_Required work_: Transcribe only part of the material below: the lines from the one containing "upper_bow = [[0.9, -0.7, 6], [0.9, 0.02, 14]];" through the one containing "bpy.context.scene.collection.objects.link(empty)", inclusive, exactly as written.
— start Material —
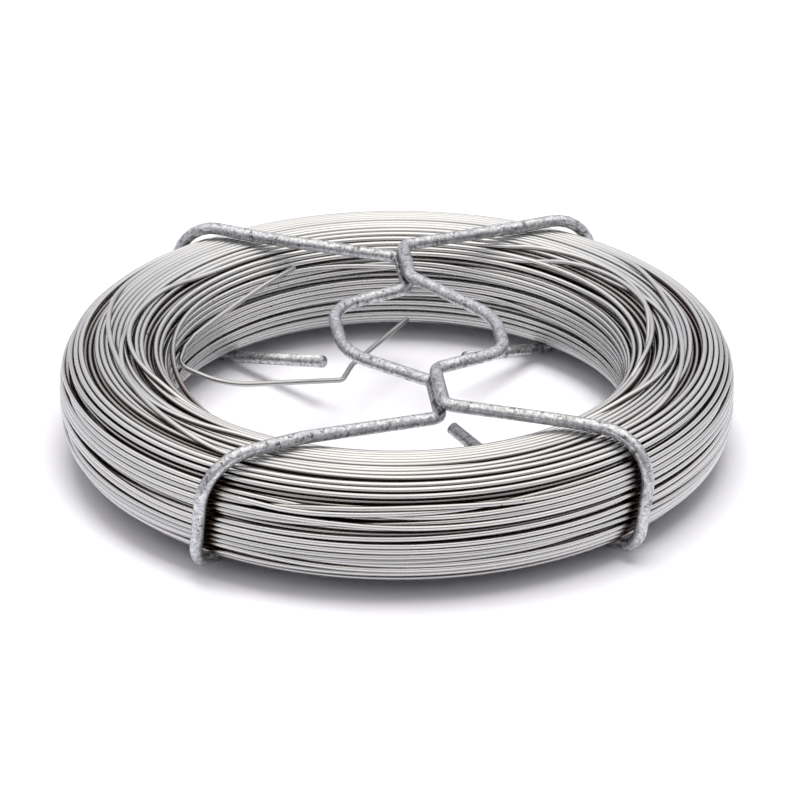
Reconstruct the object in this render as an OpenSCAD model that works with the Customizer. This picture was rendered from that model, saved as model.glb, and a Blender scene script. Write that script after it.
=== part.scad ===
// Coil of stainless steel wire, held in a cage of two bent galvanised rods.
// It lies flat: the coil's axis is Z, and the floor is at z = 0 under the rods' feet.

/* [Wire coil] */
// Outer diameter of the wound coil
coil_od = 124.6; // [110:0.1:150]
// Bore of the wound coil
coil_id = 83.4; // [70:0.1:98]
// Height of the wound coil
coil_h = 20.4; // [16:0.1:26]
// Diameter of the stainless wire
wire_d = 1; // [0.7:0.05:1.4]
// How square the coil's section is: 2 is an ellipse
section_power = 2.8; // [2:0.1:4]

/* [Cage rods] */
// Diameter of the galvanised rod
rod_d = 2.4; // [2:0.1:3.2]
// Gap between a rod and the coil where it is seated
seat_gap = 0.25; // [0.05:0.05:0.5]
// How deep the rods' feet are bedded into the coil's underside
bed = 0.9; // [0.4:0.05:1.2]
// Centreline radius of the bend over the coil's shoulder
shoulder_bend = 9; // [6:0.1:9]
// Centreline radius of the bend at a foot
foot_bend = 4.6; // [3:0.1:7]
// Centreline radius of the tight bends at the ends of a weld
weld_bend = 2.6; // [2:0.1:4]

/* [Eye and welds] */
// Free length of the eye between the two welds
eye_l = 40; // [32:0.5:46]
// Width of the eye between the rods' centrelines
eye_w = 30.6; // [24:0.2:38]
// Length that the two rods run one over the other at a weld
weld_l = 14.4; // [10:0.2:18]
// How far the eye's middle lies to one side of the coil's axis
eye_offset = 4.3; // [-6:0.2:6]

/* [Legs] */
// Length of a long leg, from its foot's corner inwards
leg_l = 43.5; // [36:0.5:52]
// Length of the one short leg
short_leg_l = 36; // [30:0.5:38]
// Rise of a leg inside the bore, for each unit that it runs inwards
leg_rise = 0.3; // [0:0.01:0.4]
// The same rise for the front right leg, which is bent down further
low_leg_rise = 0.22; // [0:0.01:0.4]

/* [Free end of the wire] */
// Height of the wire's free end above the floor, at its kink
tail_h = 9.1; // [6:0.1:13]

/* [Hidden] */

rod_r = rod_d / 2;
wire_r = wire_d / 2;
coil_mid = (coil_od + coil_id) / 4;
section_a = (coil_od - coil_id) / 4;
section_b = coil_h / 2;
coil_bottom = rod_d + seat_gap - bed;
coil_top = coil_bottom + coil_h;
coil_z = coil_bottom + section_b;

// Radius of a rod's centreline where it stands against the coil's outside
stand_r = coil_od / 2 + seat_gap + rod_r;
// Height of a rod's centreline where it lies on the coil
seat_z = coil_top + seat_gap + rod_r;
// The two rods are stacked at the welds, nearly one above the other
weld_gap = 0.2;
weld_side = 0.6;
weld_drop = sqrt(pow(rod_d + weld_gap, 2) - pow(weld_side, 2));
lower_z = seat_z - 1.35;
upper_z = lower_z + weld_drop;
// A leg lies on the floor between these two radii, under the coil's lowest turns
lift_r = coil_mid - 0.45 * section_a;
rest_r = coil_mid + 0.25 * section_a;
leg_bend = 14;
// Height of a foot's corner above the leg's lowest point
foot_lift = 2;

rod_sides = 16;
bend_steps = 7;
wire_sides = 10;

// ---- small vector functions ----
function unit(v) = v / norm(v);
function polar(r, a, z) = [r * cos(a), r * sin(a), z];
// The eye's middle lies this far to the front of the coil's axis
eye_forward = 1.2;
function in_eye(u, v, z) = [eye_offset + u, v - eye_forward, z];

// ---- a route with rounded corners: each corner is [point, bend radius] ----
function corner_arc(a, b, c, r) =
    let (u = unit(a - b), v = unit(c - b), half = acos(u * v) / 2, turn = 180 - 2 * half)
    turn < 1 ? [b] :
    let (
        reach = r / tan(half),
        centre = b + unit(u + v) * r / sin(half),
        from = b + u * reach - centre,
        to = b + v * reach - centre,
        steps = max(2, ceil(bend_steps * turn / 90))
    )
    [for (i = [0:steps]) let (t = i / steps)
        centre + (sin((1 - t) * turn) * from + sin(t * turn) * to) / sin(turn)];
function route(corners) = let (last = len(corners) - 1) [
    corners[0][0],
    for (i = [1:last - 1])
        each corner_arc(corners[i - 1][0], corners[i][0], corners[i + 1][0], corners[i][1]),
    corners[last][0]
];

// ---- a round bar along a route, with square-cut ends ----
function tangent(p, i) = unit(p[min(i + 1, len(p) - 1)] - p[max(i - 1, 0)]);
function square_to(n, t) = unit(n - t * (n * t));
function normals(p) = [
    for (i = 0, n = square_to([0.3, 0.2, 1], tangent(p, 0));
         i < len(p);
         i = i + 1, n = i < len(p) ? square_to(n, tangent(p, i)) : n) n
];
module bar(p, r, sides) {
    side_normals = normals(p);
    rings = [for (i = [0:len(p) - 1])
        let (n = side_normals[i], b = cross(tangent(p, i), n))
        for (k = [0:sides - 1]) p[i] + r * (cos(360 * k / sides) * n + sin(360 * k / sides) * b)];
    last = (len(p) - 1) * sides;
    polyhedron(rings, [
        [for (k = [0:sides - 1]) k],
        [for (k = [sides - 1:-1:0]) last + k],
        for (i = [0:len(p) - 2], k = [0:sides - 1])
            let (a = i * sides + k, b = i * sides + (k + 1) % sides)
            each [[a, a + sides, b], [b, a + sides, b + sides]]
    ]);
}

// ---- the coil's section, with its outer turns on the outline ----
function signed_power(x, p) = sign(x) * pow(abs(x), p);
// A point on the line through the centres of the outer turns
function outline(t) = [
    coil_mid + (section_a - wire_r) * signed_power(cos(t), 2 / section_power),
    (section_b - wire_r) * signed_power(sin(t), 2 / section_power)
];
outline_step = 2;
outline_steps = [for (t = [0:outline_step:360 - outline_step])
    norm(outline(t + outline_step) - outline(t))];
function running_sum(list) = [for (i = 0, s = 0; i <= len(list);
    s = s + (i < len(list) ? list[i] : 0), i = i + 1) s];
outline_run = running_sum(outline_steps);
outline_table = [for (i = [0:len(outline_run) - 1]) [outline_run[i], i * outline_step]];
outline_len = outline_run[len(outline_run) - 1];
// Neighbouring turns overlap a little in the section, so that they are one solid
turn_overlap = 0.94;
turn_count = ceil(outline_len / (wire_d * turn_overlap));
turn_centres = [for (i = [0:turn_count - 1])
    outline(lookup(i * outline_len / turn_count, outline_table))];

// ---- the wire's free end: off the bore's wall, across the bore, and up past a kink ----
bore_r = coil_id / 2;
tail_corners = [
    [polar(bore_r + wire_d, 148, tail_h + 5.4), 0],
    [polar(bore_r - wire_r, 165, tail_h + 4), 0.12 * bore_r],
    [polar(0.763 * bore_r, 171.7, tail_h + 1.6), 0.336 * bore_r],
    [polar(0.299 * bore_r, 138.9, tail_h - 0.2), 1.3],
    [polar(0.386 * bore_r, 115.8, tail_h - 0.2), 3],
    [polar(0.792 * bore_r, 80.6, tail_h + 0.3), 0]
];

// ---- the grooves that the rods' feet press into the coil's underside ----
foot_angles = [230.6, 129, 305.3, 46];
foot_rises = [leg_rise, leg_rise, low_leg_rise, leg_rise];
groove_top = coil_z - 0.45 * section_b;
groove_w = rod_d + 2 * seat_gap + 0.5;
// The foot's centreline in its own upright plane, from inside the bore to the groove's top
function foot_line(rise) =
    let (corners = leg(0, 0, stand_r - bore_r + 2, rise))
    route([for (i = [0:3]) corners[i], [[stand_r, 0, groove_top], 0]]);
function groove(line) = [
    for (i = [0:len(line) - 1])
        let (t = tangent(line, i)) [line[i][0], line[i][2]] + (rod_r + seat_gap) * [-t[2], t[0]],
    [stand_r + rod_d, groove_top],
    [stand_r + rod_d, -1],
    [bore_r - 2, -1]
];

// The wound wire is one turned body; its inner end comes loose into the bore
module wound_turns() {
    translate([0, 0, coil_z])
    rotate_extrude($fn = 180) {
        polygon(turn_centres);
        for (c = turn_centres) translate(c) circle(r = wire_r, $fn = 20);
    }
}
module foot_grooves() {
    for (i = [0:3])
        rotate([0, 0, foot_angles[i]])
        rotate([90, 0, 0])
        linear_extrude(height = groove_w, center = true)
        polygon(groove(foot_line(foot_rises[i])));
}
module wire_coil() {
    color([0.72, 0.71, 0.7]) {
        difference() {
            wound_turns();
            foot_grooves();
        }
        bar(route(tail_corners), wire_r, wire_sides);
    }
}

// ---- the cage's rods ----
// A leg from its cut end to the shoulder, with its foot and its shoulder at these angles
function leg(foot, shoulder, length, rise = leg_rise) = [
    [polar(stand_r - length, foot, rod_r + rise * (lift_r - stand_r + length)), 0],
    [polar(lift_r, foot, rod_r), leg_bend],
    [polar(rest_r, foot, rod_r), leg_bend],
    [polar(stand_r, foot, rod_r + foot_lift), foot_bend],
    [polar(stand_r, shoulder, seat_z), shoulder_bend]
];
// An arm's soft bend, at a share of its length and to the side of its straight line
arm_share = 0.42;
function arm_bend(shoulder, weld, side) =
    let (d = unit([weld[0] - shoulder[0], weld[1] - shoulder[1], 0]))
    [[
        shoulder[0] + arm_share * (weld[0] - shoulder[0]) - side * d[1],
        shoulder[1] + arm_share * (weld[1] - shoulder[1]) + side * d[0],
        seat_z
    ], 30];
function reversed(list) = [for (i = [len(list) - 1:-1:0]) list[i]];

// One rod: leg, arm, weld, bow, weld, arm, leg
function rod_route(front, back, front_side, back_side, bow, z, u) =
    let (
        inner = eye_l / 2,
        outer = inner + weld_l,
        front_out = in_eye(u, -outer, z),
        back_out = in_eye(u, outer, z)
    )
    route([
        each front,
        arm_bend(front[4][0], front_out, front_side),
        [front_out, weld_bend],
        [in_eye(u, -inner, z), weld_bend],
        for (c = bow) [in_eye(c[0] * eye_w / 2, c[1] * eye_l / 2, z), c[2]],
        [in_eye(u, inner, z), weld_bend],
        [back_out, weld_bend],
        arm_bend(back[4][0], back_out, back_side),
        each reversed(back)
    ]);

// A bow's bends: [share of half the eye's width, share of half its length, radius]
lower_bow = [[-0.96, -0.33, 14], [-1.01, 0.66, 9]];
upper_bow = [[0.9, -0.7, 6], [0.9, 0.02, 14]];

module cage_rod_lower() {
    color([0.6, 0.62, 0.63])
    bar(rod_route(
        leg(foot_angles[0], 233, short_leg_l),
        leg(foot_angles[1], 125.5, leg_l + 0.4),
        1.2, -2.5, lower_bow, lower_z, -weld_side / 2), rod_r, rod_sides);
}
module cage_rod_upper() {
    color([0.6, 0.62, 0.63])
    bar(rod_route(
        leg(foot_angles[2], 308.5, leg_l + 5, low_leg_rise),
        leg(foot_angles[3], 47.5, leg_l - 1),
        -2, -0.5, upper_bow, upper_z, weld_side / 2), rod_r, rod_sides);
}

wire_coil();
cage_rod_lower();
cage_rod_upper();
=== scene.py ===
import math
import bpy
import bmesh
import numpy as np
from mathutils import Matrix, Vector, noise


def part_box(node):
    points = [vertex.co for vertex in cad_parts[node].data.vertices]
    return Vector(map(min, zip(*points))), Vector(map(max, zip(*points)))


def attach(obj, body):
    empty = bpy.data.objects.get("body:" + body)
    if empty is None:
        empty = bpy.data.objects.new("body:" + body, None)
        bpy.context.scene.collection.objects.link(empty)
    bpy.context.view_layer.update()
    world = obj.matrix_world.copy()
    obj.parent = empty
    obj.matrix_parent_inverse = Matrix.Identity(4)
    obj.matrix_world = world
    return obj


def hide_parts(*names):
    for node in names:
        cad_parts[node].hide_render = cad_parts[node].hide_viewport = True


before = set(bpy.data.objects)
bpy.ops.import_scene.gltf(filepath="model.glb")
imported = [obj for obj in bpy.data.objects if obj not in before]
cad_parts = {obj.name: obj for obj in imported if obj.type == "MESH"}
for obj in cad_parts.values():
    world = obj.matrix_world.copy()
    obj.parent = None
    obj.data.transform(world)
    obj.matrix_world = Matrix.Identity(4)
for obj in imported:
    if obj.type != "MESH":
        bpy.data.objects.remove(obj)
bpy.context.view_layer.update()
scene = bpy.context.scene
MM = 0.001

# ---------------------------------------------------------------- camera
# A long lens looks down at the coil from the front, a little from the left, 27 degrees above
# the table that the coil lies on.
camera = bpy.data.objects.new("camera", bpy.data.cameras.new("camera"))
scene.collection.objects.link(camera)
camera.location = (-0.0631, -0.6003, 0.3087)
camera.data.sensor_width, camera.data.lens = 36.0, 163.3
camera.data.clip_start = 0.01
heading, dip = math.radians(6.054), math.radians(26.46)
look = Vector((math.sin(heading), math.cos(heading), -math.tan(dip)))
camera.rotation_euler = look.to_track_quat("-Z", "Y").to_euler()
scene.camera = camera
scene.view_settings.view_transform = "Standard"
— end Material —
_Full solution_:
upper_bow = [[0.9, -0.7, 6], [0.9, 0.02, 14]];

module cage_rod_lower() {
    color([0.6, 0.62, 0.63])
    bar(rod_route(
        leg(foot_angles[0], 233, short_leg_l),
        leg(foot_angles[1], 125.5, leg_l + 0.4),
        1.2, -2.5, lower_bow, lower_z, -weld_side / 2), rod_r, rod_sides);
}
module cage_rod_upper() {
    color([0.6, 0.62, 0.63])
    bar(rod_route(
        leg(foot_angles[2], 308.5, leg_l + 5, low_leg_rise),
        leg(foot_angles[3], 47.5, leg_l - 1),
        -2, -0.5, upper_bow, upper_z, weld_side / 2), rod_r, rod_sides);
}

wire_coil();
cage_rod_lower();
cage_rod_upper();
=== scene.py ===
import math
import bpy
import bmesh
import numpy as np
from mathutils import Matrix, Vector, noise


def part_box(node):
    points = [vertex.co for vertex in cad_parts[node].data.vertices]
    return Vector(map(min, zip(*points))), Vector(map(max, zip(*points)))


def attach(obj, body):
    empty = bpy.data.objects.get("body:" + body)
    if empty is None:
        empty = bpy.data.objects.new("body:" + body, None)
        bpy.context.scene.collection.objects.link(empty)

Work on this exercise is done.